Вот она и дала повод Льву Исаковичу Шестову написать о Чехове статью «Творчество из ничего».
Шестова я с ранних лет знал — умнейший и своеобразнейший был человек, но подо все любил подкапываться.
Хорошо бы, чтоб никаких «догматов» не было. Тут подходящ Ницше, кое-что в Достоевском, даже Толстой пригодился (ужас бессмыслицы мировой пред лицом смерти). Как будто борьба с рационализмом (догмат, мол, построение разума), а скорей похоже на нелюбовь к прямой, положительной интуиции. Рационалистом точно бы сам Шестов оказывается.
Во всяком случае, «Скучная история» для него находка. Вот где Чехов! «Творчество из ничего», трудно придумать что-нибудь более странное… — …чтобы не сказать больше.
У Г. В. Адамовича («Одиночество и свобода» — блестяще написанная книга) сложилось впечатление, что по Шестову «Чехов — писатель твердый, беспощадный, и этот образ Чехова совпадал с представлением, сложившимся в памяти Бунина». «Жестокий талант — знаменитое определение, данное Михайловским Достоевскому…» «По пересказу и комментариям Бунина к статье Шестова могло показаться, что и у Чехова были черты подлинной жестокости».
Вот до чего дошло. Чехов — чуть ли не «жестокий талант». (Михайловскому-то настоящий Достоевский был совсем непонятен, чужд, как и Тургеневу. Это «знаменитое» определение таланта Достоевского пора бы давно выбросить. «Жестокость» Чехова вызывает просто улыбку.)
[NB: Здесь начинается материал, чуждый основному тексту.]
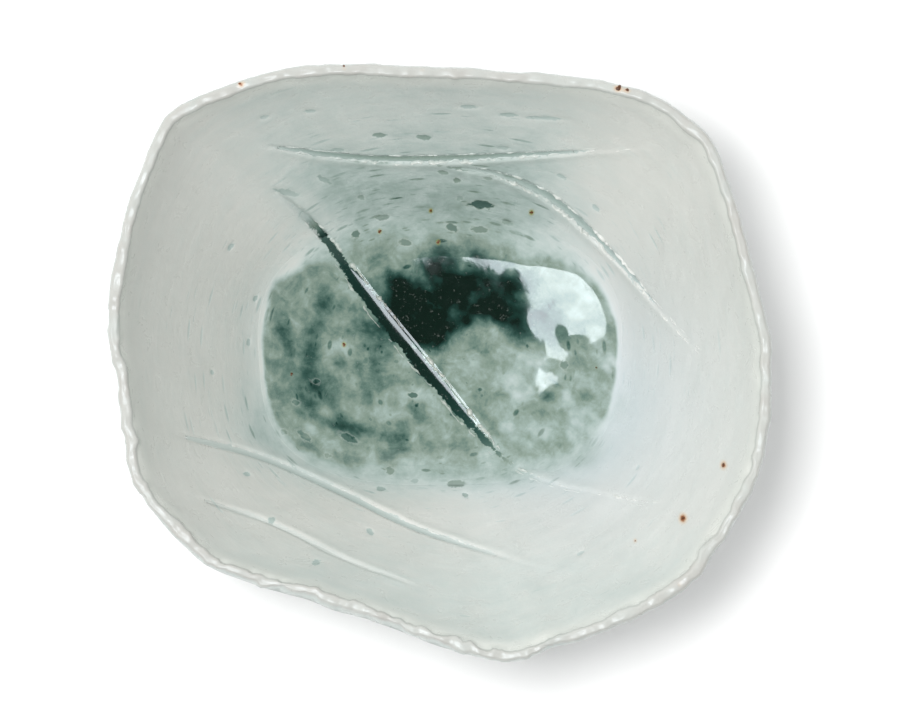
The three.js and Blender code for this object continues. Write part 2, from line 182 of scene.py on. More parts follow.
def smoothCurve(points, count, closed):
    # Catmull-Rom through the points, sampled at even steps of its length
    knots = np.asarray(points, float)
    if closed:
        knots = np.vstack([knots[-1:], knots, knots[:2]])
    else:
        knots = np.vstack([2 * knots[0] - knots[1], knots, 2 * knots[-1] - knots[-2]])
    t = np.linspace(0, 1, 40, endpoint=False)[None, :, None]
    a = knots[1:-2, None]
    b = knots[2:-1, None]
    slopeA = (b - knots[:-3, None]) * 0.5
    slopeB = (knots[3:, None] - a) * 0.5
    curve = ((2 * t**3 - 3 * t**2 + 1) * a + (t**3 - 2 * t**2 + t) * slopeA
             + (-2 * t**3 + 3 * t**2) * b + (t**3 - t**2) * slopeB).reshape(-1, 2)
    curve = np.vstack([curve, knots[-2]])
    length = np.concatenate([[0], np.cumsum(np.hypot(*np.diff(curve, axis=0).T))])
    wanted = np.linspace(0, length[-1], count, endpoint=not closed)
    return np.column_stack([np.interp(wanted, length, curve[:, axis]) for axis in (0, 1)])


def raggedness(angle):
    near = 0.5 + 0.5 * np.cos(angle - math.radians(bowl["tearCentre"]))
    return bowl["calmShare"] + (1 - bowl["calmShare"]) * near * near


def makeLip():
    # The outline's curve, torn by three waves, then fitted to the width and depth
    points = smoothCurve(np.array(lipOutline) * halfSize, bowl["columns"], True)
    angle = np.arctan2(points[:, 1], points[:, 0])
    wave = 0.5 * np.sin(13 * angle + 1.3) + 0.3 * np.sin(22 * angle + 0.4) + 0.2 * np.sin(31 * angle)
    reach = np.hypot(points[:, 0], points[:, 1])
    points = points * (1 + bowl["tearDepth"] * raggedness(angle) * wave / reach)[:, None]
    low = points.min(axis=0)
    high = points.max(axis=0)
    points = (points - (low + high) / 2) * (2 * halfSize) / (high - low)
    return points[::-1]      # the list runs clockwise, and columns run the other way


lipPoints = makeLip()
lipAngle = np.arctan2(lipPoints[:, 1], lipPoints[:, 0])
lipRadius = np.hypot(lipPoints[:, 0], lipPoints[:, 1])


def lipReach(angle):
    return np.interp(angle, lipAngle, lipRadius, period=2 * np.pi)


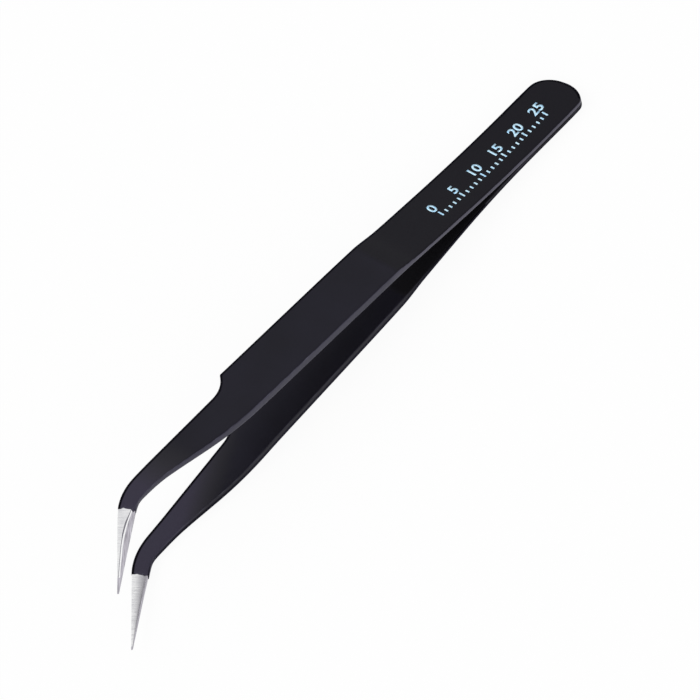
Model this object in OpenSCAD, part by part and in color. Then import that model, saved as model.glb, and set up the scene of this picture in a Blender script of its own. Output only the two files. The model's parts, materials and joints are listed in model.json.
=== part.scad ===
// Curved fine-point tweezers: two ground steel blades, spot-welded at the tail,
// each dipped in a black conductive coating that leaves the bent points bare.
//
// Every blade is a loft. A section runs straight across the blade from a point on its far
// edge to a point on its near edge, and the two edges are plan outlines of straight lines and
// arcs. The height of the section follows the bends of the strip, and its thickness follows
// the grinding. Lengths are measured from the tail end (x = 0) along the tool, y runs from the
// far edge to the near edge, to which the points bend, and z = 0 is the plane between the blades.

/* [Lengths along the tool] */
// Tail where the two blades lie face to face and are welded
weld_len = 12; // [9:0.5:16]
// Stretch over which each blade curves away from the other
bow_len = 19; // [17:0.5:26]
// Thin straight spring leaf after the curve
leaf_len = 10; // [6:0.5:16]
// Ground ramp from the thin leaf up to the full thickness
ramp_len = 4.3; // [2.5:0.1:8]
// Grip, from the ramp to the shoulder
grip_len = 32.2; // [24:0.1:44]
// Nose, from the shoulder to the elbow
nose_len = 27.8; // [25:0.1:36]
// Bent point, from the elbow to the very tip
point_len = 18.5; // [17.5:0.1:22]
// Length of the tail's rounded corner on the far side
tail_round_far = 3.7; // [1:0.1:4.5]
// Length of the tail's rounded corner on the near side
tail_round_near = 2.3; // [1:0.1:4.5]

/* [Widths] */
// Full width of the steel blade, at the tail and the grip
blade_w = 8.85; // [7.5:0.05:10.5]
// Step down of the far edge at the shoulder
shoulder_depth = 2.4; // [1:0.05:2.8]
// Radius of the concave cut below the shoulder
shoulder_r = 6.1; // [3.2:0.1:8]
// Width across the elbow, square to the tool
elbow_w = 3.17; // [2.4:0.01:3.8]
// How far the middle of the elbow lies to the near side
elbow_shift = 0.6; // [0:0.01:1]
// Width of the very tip
tip_w = 0.28; // [0.2:0.02:0.6]

/* [Thicknesses] */
// Steel at the tail
tail_t = 0.64; // [0.4:0.02:0.8]
// Steel at the end of the spring leaf
leaf_t = 0.68; // [0.4:0.02:0.8]
// Steel at the top of the ramp
crest_t = 1.2; // [0.9:0.02:1.8]
// Length after the ramp over which the steel reaches the grip's thickness
crest_run = 6; // [3:0.5:10]
// Steel at the grip
grip_t = 1.3; // [1:0.02:1.8]
// Steel at the elbow
elbow_t = 0.86; // [0.6:0.02:1]
// Where the steel starts to thin, after the shoulder
thin_start = 2.7; // [1:0.1:6]
// Steel at the very tip
tip_t = 0.25; // [0.16:0.01:0.5]
// Rounding of the long edges of the steel
edge_r = 0.12; // [0.05:0.01:0.2]

/* [Bends] */
// Slope of the spring leaf away from the middle plane, in degrees
leaf_angle = 6.2; // [4.5:0.1:7]
// Slope of the grip, in degrees
grip_angle = 2.9; // [1.5:0.1:4]
// Slope of the nose, in degrees
nose_angle = 5.6; // [4:0.1:7]
// Slope of the bent point, in degrees
point_angle = 0; // [-1:0.1:2]
// Length of the bend that starts the nose
nose_bend = 8; // [5:0.5:12]
// How much of that bend lies before the shoulder
nose_lead = 3.2; // [1:0.1:4.5]
// Length of the bend that levels the nose out before the elbow
elbow_bend = 9; // [6:0.5:12]
// Turn of the points to the near side, seen from above, in degrees
point_turn = 35.4; // [20:0.1:50]

/* [Plan radii] */
// Radius of the far edge round the elbow
elbow_outer_r = 12; // [6:0.5:20]
// Radius of the near edge in the crook of the elbow
elbow_inner_r = 4; // [1:0.5:8]
// Radius of the near edge where it starts to narrow
taper_start_r = 60; // [20:1:90]
// Radius of the near edge where the narrowing ends
taper_end_r = 34; // [15:1:36]
// Where the near edge starts to narrow, after the shoulder
taper_start = 8; // [5:0.1:10]
// Where the narrowing ends, before the elbow
taper_end = 6.6; // [4:0.1:9]

/* [Ground points] */
// Share of the point's width that the near bevel takes at the very tip
near_bevel = 0.6; // [0.2:0.02:0.64]
// Share of the bent point over which the near bevel opens, from the elbow
bevel_run = 0.45; // [0.2:0.01:0.8]
// Share of the point's width that the far bevel takes at the very tip
far_bevel = 0.18; // [0.1:0.02:0.34]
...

Адамович, правда, смягчает. «Читающий Чехова без предубеждения согласится, что сочувствия и снисхождения к человеку у него больше, нежели у какого-либо другого русского писателя». Все же выходит, что Чехов был вроде нигилиста, ни на что опереться не мог, в жизни видел одну пустоту. («Не скрывая… пустоты жизни».) И Адамович считает, что характеристика Шестова верна — только понимать ее надо по-особенному. (Почему Г. В. Адамович, во многом сам близкий внутреннему «звуку» Чехова, настоящему звуку, а не предвзято ему навязанному, почему он подпал здесь под владычество Шестова, приправленного Буниным, — непонятно.)